BACKGROUND: Repair procedures and tissue engineering are solutions available in the clinical practice for the treatment of damaged articular cartilage. Regulatory bodies defined the requirements that any products, intended to regenerate cartilage, should have to be applied. In order to verify these requirements, the Food and Drug Administration (FDA, USA) and the International Standard Organization (ISO) indicated some Standard tests, which allow evaluating, in a reproducible way, the performances of scaffolds/treatments for cartilage tissue regeneration.
METHODS: A review of the literature about cartilage mechanical characterization found 394 studies, from 1970 to date. They were classified by material (simulated/animal/human cartilage) and method (theoretical/applied; static/dynamic; standard/non-standard study), and analyzed by nation and year of publication.
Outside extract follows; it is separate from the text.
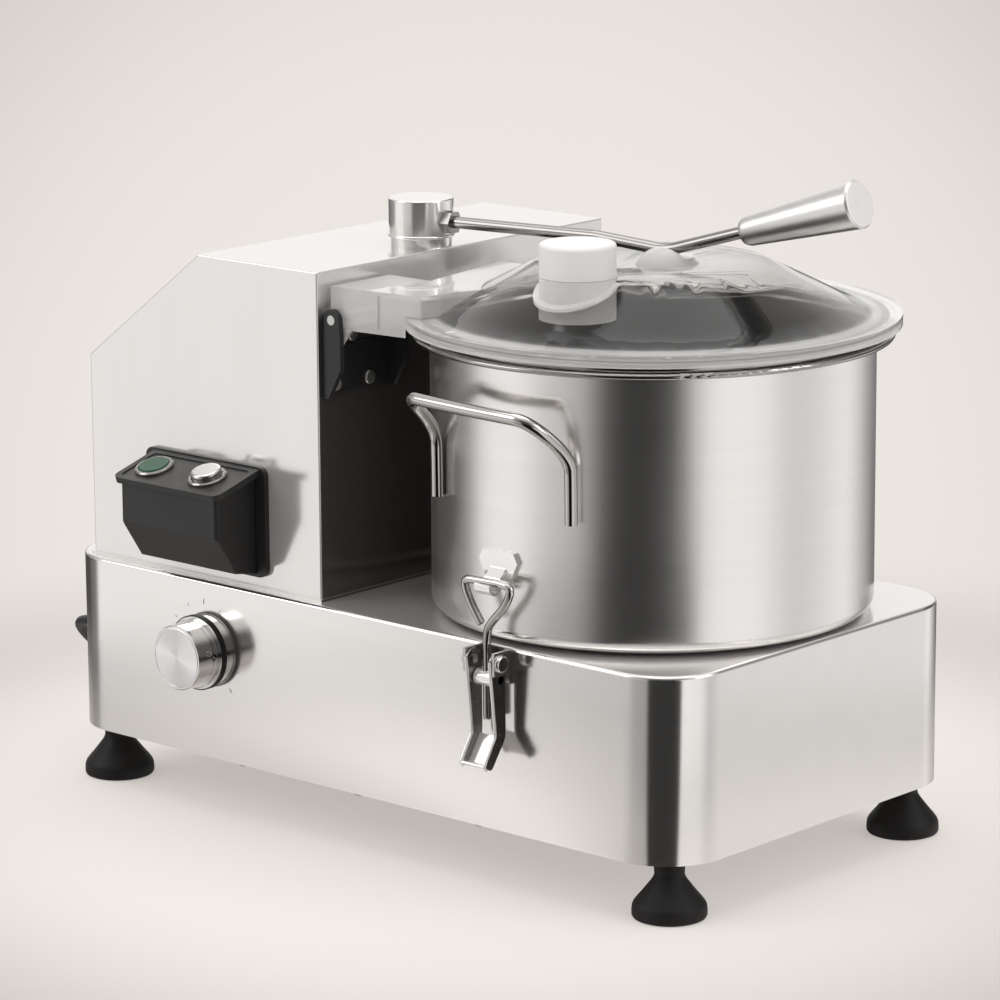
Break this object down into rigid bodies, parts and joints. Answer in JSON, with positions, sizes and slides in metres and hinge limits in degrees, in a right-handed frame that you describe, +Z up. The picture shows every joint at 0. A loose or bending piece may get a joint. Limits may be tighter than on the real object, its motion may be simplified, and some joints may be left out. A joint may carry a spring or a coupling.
{
  "type": "food processor",
  "caption": "Bench-top commercial food processor with a steel cutter bowl, clear lid with feed tube and lock lever, toggle latches and a boxed belt drive.",
  "frame": {"origin": "on the table, midway between the four feet", "axes": "+X along the long side of the base towards the bowl, -Y towards the operator, +Z up"},
  "size_m": [0.5922, 0.4338, 0.4235],
  "materials": {
    "polished_steel": "polished stainless sheet",
    "satin_steel": "satin stainless steel",
    "bowl_steel": "satin drawn stainless bowl",
    "blade_steel": "ground blade steel",
    "zinc": "bright plated fasteners",
    "chrome": "bright metal",
    "knob_metal": "turned metal with a black band",
    "cast_aluminium": "machined aluminium",
    "black_rubber": "matt rubber",
    "white_rubber": "soft white seal",
    "cord_black": "round sheathed lead and moulded plug",
    "black_plastic": "fine-textured black plastic",
    "grey_plastic": "dark grey textured plastic",
    "white_plastic": "frosted white plastic",
    "green_plastic": "dark green plastic",
    "clear_plastic": "clear moulded plastic",
    "motor_enamel": "enamelled motor case",
    "board_green": "circuit board"
  },
  "bodies": {
    "machine": {"base_shell": "polished_steel", "tower_shell": "polished_steel", "bottom_plate": "satin_steel", "rubber_feet": "black_rubber", "base_fasteners": "zinc", "bowl": "bowl_steel", "bowl_rim": "bowl_steel", "bowl_seat_ring": "black_rubber", "front_handle": "satin_steel", "rear_handle": "satin_steel", "bowl_catches": "satin_steel", "lid": "clear_plastic", "lid_arm": "clear_plastic", "lid_gasket": "white_rubber", "lid_saddle": "clear_plastic", "feed_tube": "clear_plastic", "hinge_bracket": "black_plastic", "hinge_fasteners": "zinc", "hub_base": "satin_steel", "control_plate": "black_plastic", "control_box": "black_plastic", "control_cover": "grey_plastic", "button_bezels": "chrome", "switches": "black_plastic", "dial_ring": "black_plastic", "potentiometer": "zinc", "latch_brackets": "satin_steel", "latch_rivets": "chrome", "bearing_housing": "cast_aluminium", "bearings": "zinc", "drive_belt": "black_rubber", "motor": "motor_enamel", "motor_plate": "satin_steel", "speed_board": "board_green", "run_capacitor": "cast_aluminium", "cable_gland": "black_plastic", "mains_cord": "cord_black", "cord_coil": "cord_black", "mains_plug": "cord_black"},
    "lock_lever": {"lever_hub": "satin_steel", "lever_spindle": "satin_steel", "lever_rod": "chrome", "lever_nut": "chrome", "lever_grip": "satin_steel"},
    "knob": {"speed_knob": "knob_metal", "knob_shaft": "satin_steel"},
    "start": {"start_button": "green_plastic"},
    "stop": {"stop_button": "chrome"},
    "blade_set": {"spindle": "satin_steel", "driven_pulley": "cast_aluminium", "blade_hub": "black_plastic", "blades": "blade_steel", "blade_nut": "black_plastic"},
    "rotor": {"motor_shaft": "satin_steel", "motor_pulley": "cast_aluminium"},
    "front_lever": {"front_latch_lever": "satin_steel"},
    "front_rod": {"front_latch_rod": "chrome"},
    "rear_lever": {"rear_latch_lever": "satin_steel"},
    "rear_rod": {"rear_latch_rod": "chrome"},
    "cap": {"feed_cap": "white_plastic"}
  },
  "joints": [
    {"name": "lever_swing", "type": "hinge", "parent": "machine", "child": "lock_lever", "pos_m": [-0.053, -0.013, 0.36], "axis": [0, 0, 1], "range_deg": [0, 100]},
    {"name": "speed_turn", "type": "hinge", "parent": "machine", "child": "knob", "pos_m": [-0.126, -0.141, 0.105], "axis": [0, 1, 0], "range_deg": [0, 270]},
    {"name": "start_press", "type": "slide", "parent": "machine", "child": "start", "axis": [0, 0.2773, -0.9608], "range_m": [0, 0.003], "stiffness_N_per_m": 300, "springref_m": -0.002},
    {"name": "stop_press", "type": "slide", "parent": "machine", "child": "stop", "axis": [0, 0.2773, -0.9608], "range_m": [0, 0.003], "stiffness_N_per_m": 300, "springref_m": -0.002},
    {"name": "blade_spin", "type": "hinge", "parent": "machine", "child": "blade_set", "pos_m": [0.125, 0, 0.15], "axis": [0, 0, 1], "continuous": true},
    {"name": "motor_spin", "type": "hinge", "parent": "machine", "child": "rotor", "pos_m": [-0.133, 0, 0.15], "axis": [0, 0, 1], "continuous": true},
    {"name": "front_latch_swing", "type": "hinge", "parent": "machine", "child": "front_lever", "pos_m": [0.1215, -0.1495, 0.143], "axis": [-1, 0, 0], "range_deg": [0, 65]},
    {"name": "front_rod_swing", "type": "hinge", "parent": "front_lever", "child": "front_rod", "pos_m": [0.1215, -0.1465, 0.132], "axis": [-1, 0, 0], "range_deg": [-53, 0]},
    {"name": "rear_latch_swing", "type": "hinge", "parent": "machine", "child": "rear_lever", "pos_m": [0.1215, 0.1495, 0.143], "axis": [1, 0, 0], "range_deg": [0, 65]},
    {"name": "rear_rod_swing", "type": "hinge", "parent": "rear_lever", "child": "rear_rod", "pos_m": [0.1215, 0.1465, 0.132], "axis": [1, 0, 0], "range_deg": [-53, 0]},
    {"name": "cap_lift", "type": "slide", "parent": "machine", "child": "cap", "axis": [0, 0, 1], "range_m": [0, 0.045]}
  ],
  "couplings": [
    {"joint": "motor_spin", "follows": "blade_spin", "ratio": 1.4375},
    {"joint": "front_rod_swing", "follows": "front_latch_swing", "ratio": -0.815},
    {"joint": "rear_rod_swing", "follows": "rear_latch_swing", "ratio": -0.815}
  ]
}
FINDINGS: While Standard methods for cartilage mechanical characterization still refer to studies developed in the eighties, expertise and interest on cartilage mechanics research are evolving continuously and internationally, with studies both in vitro - on human and animal tissues - and in silico, dealing with tissue function and modelling, using static and dynamic loading conditions.
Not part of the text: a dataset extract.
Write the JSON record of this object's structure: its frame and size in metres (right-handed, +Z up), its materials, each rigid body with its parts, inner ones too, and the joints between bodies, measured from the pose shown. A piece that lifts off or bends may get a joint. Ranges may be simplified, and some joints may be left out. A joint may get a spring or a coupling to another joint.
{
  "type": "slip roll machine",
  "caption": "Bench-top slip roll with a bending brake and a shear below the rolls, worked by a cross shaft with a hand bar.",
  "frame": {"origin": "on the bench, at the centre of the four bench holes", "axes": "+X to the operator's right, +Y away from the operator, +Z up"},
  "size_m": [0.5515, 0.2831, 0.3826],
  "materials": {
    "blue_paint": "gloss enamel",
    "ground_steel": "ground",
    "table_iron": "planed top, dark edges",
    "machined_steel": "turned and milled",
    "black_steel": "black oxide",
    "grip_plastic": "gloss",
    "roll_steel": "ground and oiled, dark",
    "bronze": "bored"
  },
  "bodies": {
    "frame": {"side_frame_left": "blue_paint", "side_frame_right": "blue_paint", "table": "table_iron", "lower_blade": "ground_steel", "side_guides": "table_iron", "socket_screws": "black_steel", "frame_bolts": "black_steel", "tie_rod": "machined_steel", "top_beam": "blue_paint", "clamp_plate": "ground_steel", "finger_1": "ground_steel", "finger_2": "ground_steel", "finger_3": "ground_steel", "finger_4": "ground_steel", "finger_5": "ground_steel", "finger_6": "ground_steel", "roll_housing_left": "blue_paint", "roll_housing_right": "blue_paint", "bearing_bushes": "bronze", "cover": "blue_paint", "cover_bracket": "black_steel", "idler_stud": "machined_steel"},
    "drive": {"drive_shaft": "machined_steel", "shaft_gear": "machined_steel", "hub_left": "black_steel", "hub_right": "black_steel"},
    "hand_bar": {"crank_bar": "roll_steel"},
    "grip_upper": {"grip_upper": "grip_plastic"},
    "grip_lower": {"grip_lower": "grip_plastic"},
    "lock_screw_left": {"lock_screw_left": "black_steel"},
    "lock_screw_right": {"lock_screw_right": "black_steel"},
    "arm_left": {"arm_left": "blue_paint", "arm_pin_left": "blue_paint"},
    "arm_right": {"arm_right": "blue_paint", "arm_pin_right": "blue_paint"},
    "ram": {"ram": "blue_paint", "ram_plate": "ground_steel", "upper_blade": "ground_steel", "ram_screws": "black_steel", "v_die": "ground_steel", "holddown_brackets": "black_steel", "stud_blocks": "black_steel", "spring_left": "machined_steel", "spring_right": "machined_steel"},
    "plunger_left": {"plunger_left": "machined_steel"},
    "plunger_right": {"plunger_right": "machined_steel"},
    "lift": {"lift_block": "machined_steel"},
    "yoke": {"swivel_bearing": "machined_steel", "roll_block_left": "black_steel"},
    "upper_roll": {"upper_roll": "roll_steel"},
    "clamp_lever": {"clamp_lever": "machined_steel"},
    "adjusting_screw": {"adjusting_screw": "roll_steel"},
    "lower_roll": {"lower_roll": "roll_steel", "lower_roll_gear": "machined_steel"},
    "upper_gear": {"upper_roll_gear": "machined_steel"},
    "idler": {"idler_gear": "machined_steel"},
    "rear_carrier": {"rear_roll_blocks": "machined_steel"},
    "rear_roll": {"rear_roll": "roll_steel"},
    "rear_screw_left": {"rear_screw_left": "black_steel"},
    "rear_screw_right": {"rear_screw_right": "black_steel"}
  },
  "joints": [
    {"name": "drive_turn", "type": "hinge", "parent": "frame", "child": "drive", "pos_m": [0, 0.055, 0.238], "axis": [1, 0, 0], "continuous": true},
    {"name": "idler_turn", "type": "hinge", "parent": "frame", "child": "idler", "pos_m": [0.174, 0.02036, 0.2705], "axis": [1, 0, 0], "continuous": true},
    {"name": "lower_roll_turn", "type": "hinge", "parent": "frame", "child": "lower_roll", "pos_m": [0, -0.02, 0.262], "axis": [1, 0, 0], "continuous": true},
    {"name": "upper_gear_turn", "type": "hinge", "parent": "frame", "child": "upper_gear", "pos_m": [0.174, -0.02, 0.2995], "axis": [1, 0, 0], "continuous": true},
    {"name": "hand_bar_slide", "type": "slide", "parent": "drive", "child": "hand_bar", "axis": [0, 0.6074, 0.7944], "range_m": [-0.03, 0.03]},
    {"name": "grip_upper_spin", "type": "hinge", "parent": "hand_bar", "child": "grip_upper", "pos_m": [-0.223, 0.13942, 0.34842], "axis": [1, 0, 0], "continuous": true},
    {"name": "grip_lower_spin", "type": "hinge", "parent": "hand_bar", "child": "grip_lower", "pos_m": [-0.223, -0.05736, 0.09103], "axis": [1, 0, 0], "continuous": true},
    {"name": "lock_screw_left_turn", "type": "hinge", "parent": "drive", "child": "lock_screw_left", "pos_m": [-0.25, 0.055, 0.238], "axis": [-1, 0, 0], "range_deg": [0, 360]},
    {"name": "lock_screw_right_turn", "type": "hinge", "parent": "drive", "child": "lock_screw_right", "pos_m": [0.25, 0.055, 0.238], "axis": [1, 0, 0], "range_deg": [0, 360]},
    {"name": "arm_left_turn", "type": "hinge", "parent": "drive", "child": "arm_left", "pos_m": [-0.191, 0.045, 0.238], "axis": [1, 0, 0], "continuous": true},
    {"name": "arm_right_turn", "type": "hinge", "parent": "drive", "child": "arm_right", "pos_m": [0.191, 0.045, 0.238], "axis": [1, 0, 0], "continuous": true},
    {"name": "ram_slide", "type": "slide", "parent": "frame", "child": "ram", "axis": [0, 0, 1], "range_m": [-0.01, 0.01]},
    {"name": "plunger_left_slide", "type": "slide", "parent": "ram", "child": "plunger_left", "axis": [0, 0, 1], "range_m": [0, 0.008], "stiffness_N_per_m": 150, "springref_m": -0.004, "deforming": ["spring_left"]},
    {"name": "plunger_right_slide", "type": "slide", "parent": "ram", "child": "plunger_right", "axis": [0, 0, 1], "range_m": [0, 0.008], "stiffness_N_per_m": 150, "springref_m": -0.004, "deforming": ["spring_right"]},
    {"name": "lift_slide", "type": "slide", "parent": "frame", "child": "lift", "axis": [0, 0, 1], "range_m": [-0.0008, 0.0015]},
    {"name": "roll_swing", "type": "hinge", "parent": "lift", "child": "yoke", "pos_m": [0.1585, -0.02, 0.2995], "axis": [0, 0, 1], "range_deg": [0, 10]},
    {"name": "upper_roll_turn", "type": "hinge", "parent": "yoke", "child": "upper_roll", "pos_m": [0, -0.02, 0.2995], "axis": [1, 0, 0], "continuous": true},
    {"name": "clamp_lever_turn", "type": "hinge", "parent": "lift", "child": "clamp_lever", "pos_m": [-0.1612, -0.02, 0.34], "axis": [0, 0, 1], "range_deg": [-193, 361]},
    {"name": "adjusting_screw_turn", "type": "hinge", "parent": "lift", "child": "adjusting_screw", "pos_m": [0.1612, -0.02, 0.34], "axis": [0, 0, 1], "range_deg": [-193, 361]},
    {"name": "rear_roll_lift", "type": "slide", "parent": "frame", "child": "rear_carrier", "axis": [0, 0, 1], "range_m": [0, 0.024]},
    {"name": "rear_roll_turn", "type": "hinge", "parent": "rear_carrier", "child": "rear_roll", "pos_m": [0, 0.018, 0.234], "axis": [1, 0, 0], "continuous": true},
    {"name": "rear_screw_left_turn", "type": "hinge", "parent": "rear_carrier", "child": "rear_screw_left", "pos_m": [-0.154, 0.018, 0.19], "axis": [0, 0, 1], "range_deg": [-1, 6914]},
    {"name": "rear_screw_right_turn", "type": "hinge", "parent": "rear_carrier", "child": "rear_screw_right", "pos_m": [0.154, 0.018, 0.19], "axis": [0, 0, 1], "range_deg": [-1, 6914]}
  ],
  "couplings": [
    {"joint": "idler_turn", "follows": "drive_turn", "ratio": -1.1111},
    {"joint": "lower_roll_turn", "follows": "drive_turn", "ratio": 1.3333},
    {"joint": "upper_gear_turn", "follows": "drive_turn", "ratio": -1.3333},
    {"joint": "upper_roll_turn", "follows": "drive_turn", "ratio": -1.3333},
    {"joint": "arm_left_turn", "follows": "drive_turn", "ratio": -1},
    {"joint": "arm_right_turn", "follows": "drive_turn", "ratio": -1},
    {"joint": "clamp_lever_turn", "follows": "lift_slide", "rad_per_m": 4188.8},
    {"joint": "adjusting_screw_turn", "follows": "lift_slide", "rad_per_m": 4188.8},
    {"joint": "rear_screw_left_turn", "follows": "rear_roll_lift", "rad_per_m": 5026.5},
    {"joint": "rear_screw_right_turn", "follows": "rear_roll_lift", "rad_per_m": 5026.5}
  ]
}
INTERPRETATION: there is a consensus on the importance of mechanical characterization that should be considered to evaluate cartilage treatments. Still, relative Standards need to be updated to describe advanced constructs and procedures for cartilage regeneration in a more exhaustive way. The use of the more complex, fibre-reinforced biphasic model, instead of the standard simple biphasic model, to describe cartilage response to loading, and the standardisation of dynamic tests can represent a first step in this direction.